If he knew what he was doing and that it was wrong - then I'm with the gov!

 

Silver Member
Username: Larry_r

Naples, FL

Post Number: 914
Registered: Oct-04
My Rantz - I think you need to watch a couple of Charles Bronson movies, sir. You'll feel beddah! (grin)

I, for one, am heavily armed in my house. Yep. Great Sabatier chef's knives - and a three-cell heavier-than-lead flashlight to beat brains out of skulls. guns? Well, uh, ah'm skayred of dem, so I ain' got any of doze. Sigh.

And I won't forgive anybody! So thar!!!
 

Gold Member
Username: Myrantz

The Land Dow...

Post Number: 1658
Registered: Aug-04
Larry,

Just put in an order for some DVD-a's, a Dualdisc (to try), and some SACD's with Acoustic Sounds - If they pass the muster then I think they will be my number one hi-res source.

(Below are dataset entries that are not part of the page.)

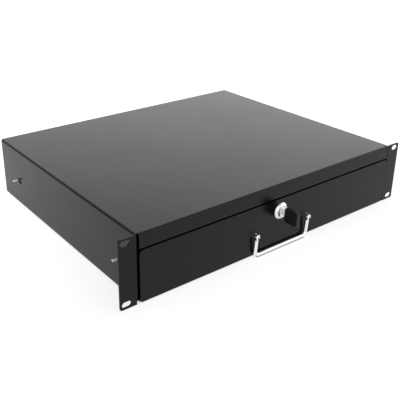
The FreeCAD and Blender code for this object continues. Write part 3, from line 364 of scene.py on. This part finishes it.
# Bright nickel over a polished casting: a light, slightly blurred mirror that drifts over a few millimetres,
# with polishing waves about 0.5 mm long.
nickel_plate = new_finish(
    "nickel_plate", {"Metallic": 1.0}, dark="#d2d2d2", light="#e6e6e6", patch=0.004, roughness=(0.14, 0.22),
    wave=0.0005, height=0.000002)
housing_low, housing_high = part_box("lock_body")
lock_level = (housing_low.z + housing_high.z) / 2
ring_radius = housing_high.x
ring_face = housing_low.y
ring_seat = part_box("drawer_front")[0].y
barrel_end = housing_high.y
# Place along the lock and radius, from the bore over land, groove, crown and cone to the sheet
bezel = [
    (ring_face, BORE),
    (ring_face, LAND_RADIUS),
    (ring_face + GROOVE_DEPTH, GROOVE_RADII[0]),
    (ring_face + GROOVE_DEPTH, GROOVE_RADII[1]),
    (ring_face + CROWN_DEPTHS[0], CROWN_RADII[0]),
    (ring_face + CROWN_DEPTHS[1], CROWN_RADII[1]),
    (ring_seat - RIM_HEIGHT - RIM_CHAMFER_HEIGHT, ring_radius - RIM_CHAMFER),
    (ring_seat - RIM_HEIGHT, ring_radius),
    (ring_seat, ring_radius),
    (ring_seat, BARREL_RADIUS),
]
tail = [(barrel_end, BARREL_RADIUS - TAIL_CHAMFER), (barrel_end, BORE)]
barrel_along = np.linspace(ring_seat + BARREL_RELIEF, barrel_end - TAIL_LENGTH, BARREL_ROWS)
housing_along = np.concatenate([[y for y, _ in bezel], barrel_along, [y for y, _ in tail]])
housing_radius = np.concatenate([
    plain_rows([radius for _, radius in bezel], RING_AROUND),
    thread_rows(barrel_along, BARREL_RADIUS - BARREL_DEPTH, BARREL_DEPTH, BARREL_PITCH, RING_AROUND),
    plain_rows([radius for _, radius in tail], RING_AROUND)])
housing_grid = turned(housing_along, housing_radius, (0, 0, lock_level), (0, 1, 0), RING_AROUND)
lock_housing = make_piece("lock_housing", [housing_grid], "drawer", nickel_plate, closed_rows=True,
                          sharp=28.0)
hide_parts("lock_body")
dress("lock_nut", bright_zinc)

# Plug and cam
# The plug turns with the key in the housing and drives a flat steel cam behind the drawer front.
# A washer and a screw hold the cam on the plug's square.

dress("lock_plug", nickel_plate)
for node in ("lock_cam", "cam_washer", "cam_screw"):
    dress(node, bright_zinc)

# Key
# A nickel-plated brass blade is moulded into a flat grip of black nylon.
# The mould's spark-eroded grain gives the grip its matt skin.

dress("key_blade", nickel_plate)
# Moulded nylon: a deep black with hardly any mirror. Its IOR of 1.53 is lowered, as the grain breaks the
# mirror up. The grain is about 0.1 mm wide, drawn coarser so that it shows.
black_nylon = new_finish(
    "black_nylon", {"IOR": 1.40}, dark="#08080a", light="#0d0d0e", patch=0.01, roughness=(0.42, 0.5),
    wave=0.0004, height=0.00001)
dress("key_bow", black_nylon)

# Handle
# A bail of chrome-plated steel rod hangs on cross pins in two slotted posts.
# The posts' studs pass through the sheet and take plain hexagon nuts.

# Bright chrome: an almost clear mirror, white where it faces the paper and dark where it faces the drawer,
# with polishing waves about a millimetre long.
chrome_plate = new_finish(
    "chrome_plate", {"Metallic": 1.0}, dark="#e6e7e8", light="#eeeff0", patch=0.01, roughness=(0.04, 0.07),
    wave=0.001, height=0.000001)
for node in ("handle_post_left", "handle_post_right", "handle_pins", "handle_bail"):
    dress(node, chrome_plate)
dress("handle_nuts", bright_zinc)

# Studio
# White paper lies under the object and glows with painted light. White walls around it are lit to about a
# third of the way overhead, under a dim ceiling with one soft lamp. The black coat and the plating mirror all
# of them.

WHITE = linear("#ffffff")
# The paper's painted glow is stronger at the back than in front of the drawer; painted shade leaves little of
# it under the case
FLOOR_GLOW = (0.77, 1.00)
FLOOR_GLOW_SPAN = (0.0, 0.45)
FLOOR_PAINTED_SHADE_SHARE = 0.1
FLOOR_PAINTED_SHADE_EDGE = (-0.016, 0.0)
# A painted shadow, as wide as the bail's rod, dims the paper's glow under its bar too, and the bar's lower
# edge mirrors it
BAIL_ROD = 0.005
BAIL_PAINTED_SHADOW_SHARE = 0.25
BAIL_PAINTED_SHADOW_EDGE = (-0.0008, 0.0004)
FLOOR_HALF = 12.0
FLOOR_GAP = 0.0002

# Matt paper: hardly any mirror, and grey enough that its painted glow makes most of the white. Its
# fibres lie in clouds about 4 mm wide.
floor_finish = new_finish(
    "lit_floor_paper", {"IOR": 1.4, "Emission Color": WHITE}, dark="#8e8e8e", light="#949494", patch=0.5,
    roughness=(0.85, 0.95), wave=0.004, height=0.00002)
paper = floor_finish.node_tree
spot = add(paper, "TexCoord", {}).outputs["Object"]
inwards = add(paper, "SeparateXYZ", {"Vector": spot}).outputs["Y"]
# Painted light: the paper glows, less in front of the drawer than at the back
painted_glow_ramp = add(paper, "MapRange", {
    "Value": inwards, "From Min": FLOOR_GLOW_SPAN[0], "From Max": FLOOR_GLOW_SPAN[1],
    "To Min": FLOOR_GLOW[0], "To Max": FLOOR_GLOW[1]}).outputs["Result"]


def shade_under(reach, front, back, edge, share):
    """Share of the paper's glow that painted shade leaves, from share to 1 between two distances outside a
    rectangle.

    The rectangle spans -reach to reach along X and front to back along Y. Distance = the larger of
    |x| - reach and |y - middle| - half the depth, so it is negative inside.
    """
    from_middle = add(paper, "VectorMath", {
        "operation": "SUBTRACT", 0: spot, 1: (0, (front + back) / 2, 0)}).outputs["Vector"]
    mirrored = add(paper, "VectorMath", {"operation": "ABSOLUTE", 0: from_middle}).outputs["Vector"]
    beyond = add(paper, "VectorMath", {
        "operation": "SUBTRACT", 0: mirrored, 1: (reach, (back - front) / 2, 0)}).outputs["Vector"]
    sides = add(paper, "SeparateXYZ", {"Vector": beyond}).outputs
    distance = add(paper, "Math", {"operation": "MAXIMUM", 0: sides["X"], 1: sides["Y"]}).outputs["Value"]
    return add(paper, "MapRange", {
        "Value": distance, "From Min": edge[0], "From Max": edge[1],
        "To Min": share, "To Max": 1.0}).outputs["Result"]


case_low, case_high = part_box("top_cover")
bail_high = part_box("handle_bail")[1]
# Painted shade on the paper: its glow is dimmed under the case, and a painted shadow dims it under the bail's
# bar
case_painted_shade = shade_under(case_high.x, case_low.y, case_high.y, FLOOR_PAINTED_SHADE_EDGE, FLOOR_PAINTED_SHADE_SHARE)
bail_painted_shadow = shade_under(bail_high.x - BAIL_ROD, bail_high.y - BAIL_ROD, bail_high.y, BAIL_PAINTED_SHADOW_EDGE,
                         BAIL_PAINTED_SHADOW_SHARE)
painted_shade_share = add(paper, "Math", {"operation": "MULTIPLY", 0: case_painted_shade, 1: bail_painted_shadow}).outputs["Value"]
paper_glow = add(paper, "Math", {"operation": "MULTIPLY", 0: painted_glow_ramp, 1: painted_shade_share}).outputs["Value"]
paper.links.new(paper_glow, paper.nodes["Principled BSDF"].inputs["Emission Strength"])
floor_level = cad_box[0].z - FLOOR_GAP
floor_mesh = bpy.data.meshes.new("floor")
floor_mesh.from_pydata(
    [(x * FLOOR_HALF, y * FLOOR_HALF, floor_level) for x, y in ((-1, -1), (1, -1), (1, 1), (-1, 1))],
    [], [(0, 1, 2, 3)])
floor_mesh.materials.append(floor_finish)
floor = bpy.data.objects.new("floor", floor_mesh)
bpy.context.scene.collection.objects.link(floor)

# The walls get brighter to the right. The spans are shares of a direction's length along X, and for the top
# along Z
WALL_LEFT = 1.48
WALL_RIGHT = 1.95
WALL_SPAN = (0.2, 0.85)
CEILING_SHARE = 0.33
WALL_TOP = (0.50, 0.80)
# A black screen behind to the left keeps the folds along the case's left side dark. Its edge is given as the
# cosine of the angle from its middle
SCREEN_TOWARDS = (-0.31, 0.80, 0.51)
SCREEN_EDGE = (0.79, 0.94)
SCREEN_SHARE = 0.12
world = bpy.data.worlds.new("studio")
bpy.context.scene.world = world
world.use_nodes = True
sky = world.node_tree
sky.nodes.clear()
direction = add(sky, "TexCoord", {}).outputs["Generated"]
parts = add(sky, "SeparateXYZ", {"Vector": direction}).outputs
wall = add(sky, "MapRange", {
    "interpolation_type": "SMOOTHSTEP", "Value": parts["X"],
    "From Min": WALL_SPAN[0], "From Max": WALL_SPAN[1],
    "To Min": WALL_LEFT, "To Max": WALL_RIGHT}).outputs["Result"]
fall = add(sky, "MapRange", {
    "interpolation_type": "SMOOTHSTEP", "Value": parts["Z"],
    "From Min": WALL_TOP[0], "From Max": WALL_TOP[1],
    "To Min": 1.0, "To Max": CEILING_SHARE}).outputs["Result"]
nearness = add(sky, "VectorMath", {
    "operation": "DOT_PRODUCT", 0: direction, 1: SCREEN_TOWARDS}).outputs["Value"]
screen = add(sky, "MapRange", {
    "interpolation_type": "SMOOTHSTEP", "Value": nearness,
    "From Min": SCREEN_EDGE[0], "From Max": SCREEN_EDGE[1],
    "To Min": 1.0, "To Max": SCREEN_SHARE}).outputs["Result"]
room = add(sky, "Math", {"operation": "MULTIPLY", 0: wall, 1: fall}).outputs["Value"]
glow = add(sky, "Math", {"operation": "MULTIPLY", 0: room, 1: screen}).outputs["Value"]
lit = add(sky, "Background", {"Color": WHITE, "Strength": glow}).outputs["Background"]
# The camera itself sees plain white behind the object
plain = add(sky, "Background", {"Color": WHITE, "Strength": 1.0}).outputs["Background"]
seen = add(sky, "LightPath", {}).outputs["Is Camera Ray"]
backdrop = add(sky, "MixShader", {"Fac": seen, 1: lit, 2: plain}).outputs["Shader"]
add(sky, "OutputWorld", {"Surface": backdrop})

# One soft box above, turned to face the case
LAMP_PLACE = (0.3, 0.2, 1.9)
LAMP_AIM = (0, 0.1, 0)
LAMP_SIZE = 1.6
LAMP_WATTS = 8
lamp_data = bpy.data.lights.new("lamp_above", "AREA")
lamp_data.size = LAMP_SIZE
lamp_data.energy = LAMP_WATTS
lamp = bpy.data.objects.new("lamp_above", lamp_data)
lamp.location = LAMP_PLACE
away = np.subtract(LAMP_PLACE, LAMP_AIM)
lamp.rotation_euler = (math.atan2(math.hypot(away[0], away[1]), away[2]), 0, math.atan2(away[0], -away[1]))
bpy.context.scene.collection.objects.link(lamp)

# Camera at the photograph's place: fitted to the edges of the case, the ears and the drawer front
CAMERA_PLACE = (-0.5352, -0.4931, 0.3708)
CAMERA_AZIMUTH = math.radians(-36.764)
CAMERA_ELEVATION = math.radians(22.60)
FOCAL_PIXELS = 629.3
FRAME_PIXELS = 400
CENTRE_PIXELS = (174.88, 161.95)
SENSOR_WIDTH = 36.0
NEAREST = 0.01
camera_data = bpy.data.cameras.new("camera")
camera_data.sensor_width = SENSOR_WIDTH
camera_data.lens = SENSOR_WIDTH * FOCAL_PIXELS / FRAME_PIXELS
camera_data.shift_x = (FRAME_PIXELS / 2 - CENTRE_PIXELS[0]) / FRAME_PIXELS
camera_data.shift_y = (CENTRE_PIXELS[1] - FRAME_PIXELS / 2) / FRAME_PIXELS
camera_data.clip_start = NEAREST
camera = bpy.data.objects.new("camera", camera_data)
camera.location = CAMERA_PLACE
camera.rotation_euler = (math.pi / 2 - CAMERA_ELEVATION, 0, CAMERA_AZIMUTH)
bpy.context.scene.collection.objects.link(camera)
bpy.context.scene.camera = camera
bpy.context.scene.view_settings.view_transform = "Standard"
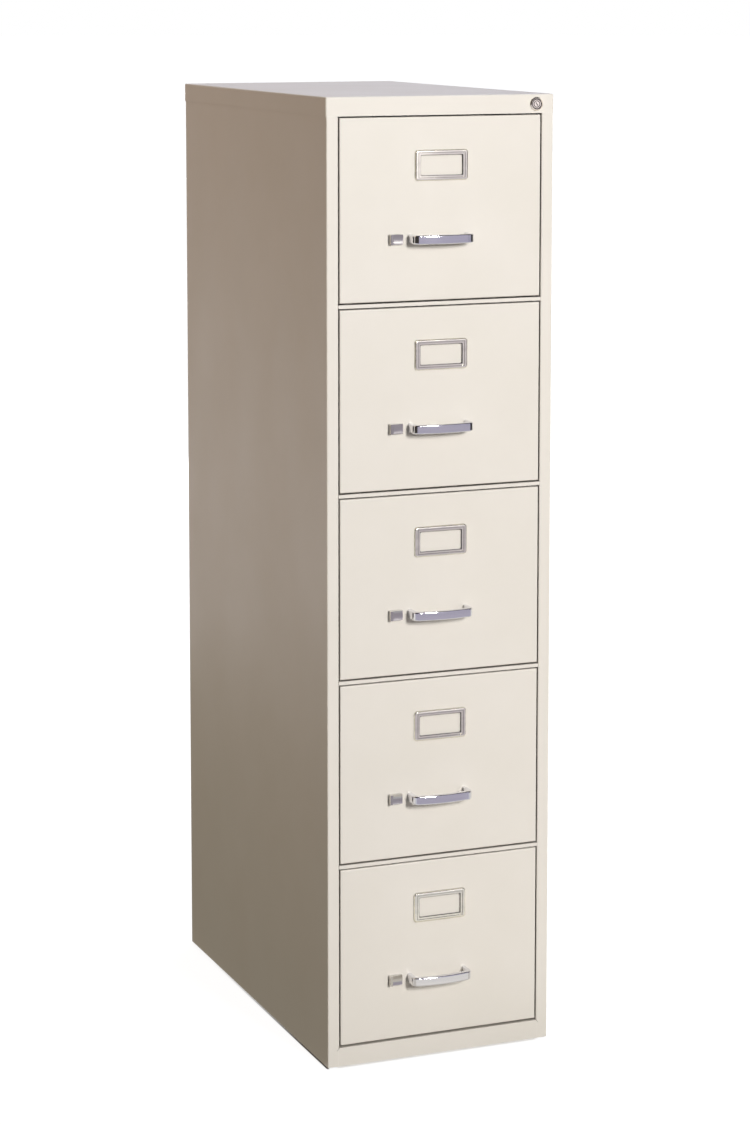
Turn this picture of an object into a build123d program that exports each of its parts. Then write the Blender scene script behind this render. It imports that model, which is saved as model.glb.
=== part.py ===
from build123d import *
import math
import os

# A letter-width vertical filing cabinet with a column of equal drawers, in millimetres.
# The front faces -Y, +X is to the right as seen from the front, and +Z is up.
# The origin is on the floor, under the middle of the outline from pulls to back.

# Case
case_width = 379.0  # across the two side panels
case_depth = 672.0  # front plane to the back faces of the side panels
case_height = 1520.0  # bottom edge of the side panels to the underside of the cap
glide_lift = 3.0  # floor to the bottom edge of the side panels
drawer_count = 5
case_sheet = 1.0
back_sheet = 0.8
bend_radius = 1.0  # inside radius of the folds that show
cut_margin = 1.0  # how far a cut runs past the faces that it opens

# Top cap and the channel behind its front edge
cap_sheet = 1.0
cap_flange = 29.8
cap_corner = 2.5
cap_edge = 2.4
channel_depth = 34.0
channel_back_leg = 16.0

# Front frame
stile_width = 19.4
stile_return = 14.0
rear_flange = 18.0
bottom_rail_height = 30.0
bottom_rail_depth = 16.0
notch_length = 5.5  # diagonal cut at each lower corner, where the folds of stile and rail meet
notch_width = 0.7
cross_rail_height = 5.5
cross_rail_depth = 25.0

# Drawer fronts and the gaps round them
gap_side = 2.0
gap_above = 2.3  # also below every drawer but the lowest
gap_bottom = 3.5  # between the lowest drawer and the bottom rail
front_depth = 18.0
front_corner = 1.8
drawer_sheet = 0.9
liner_margin = 1.0  # edge of the front to the edge of the liner that closes it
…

Sorry about getting on the bandwagon again guys. Last time. I'm no moralist, I just see things spiralling out of control in the not-so-distant future.
 

Silver Member
Username: Sem

New York USA

Post Number: 443
Registered: Mar-04
My, I would agree with your rant, Where does it all end? I remember attempting to shelter my kids from Hollywood's (and society's in general), idea of what's now considered socially acceptable standards. They still "grew up" too fast. My parents said the same about my brother and I. Their parents said the same of mine, and so it goes. I'm not in favor of censorship, we just need to do a better job of policing the trash with the power of our wallets. Likely to happen? Doubtful, but I can hope.

On the other hand, while visiting family last week, we rented the movie, "Garden State."
Serious, funny, drug use, and F-Bombs notwithstanding I actually enjoyed it. So, should I scratch what I just said above? Hmmm.

Also, for you tubular types, we were sitting around talking and listening to music (I understand some of you may have a problem with that), I got up to refresh our drinks and walked by to check out the source of this wonderful sound. Lo and behold my brother-in-law has a Mac in his cabinet - an MC240. It used to belong to his father-in-law who gave it to him years ago when he decided to upgrade components.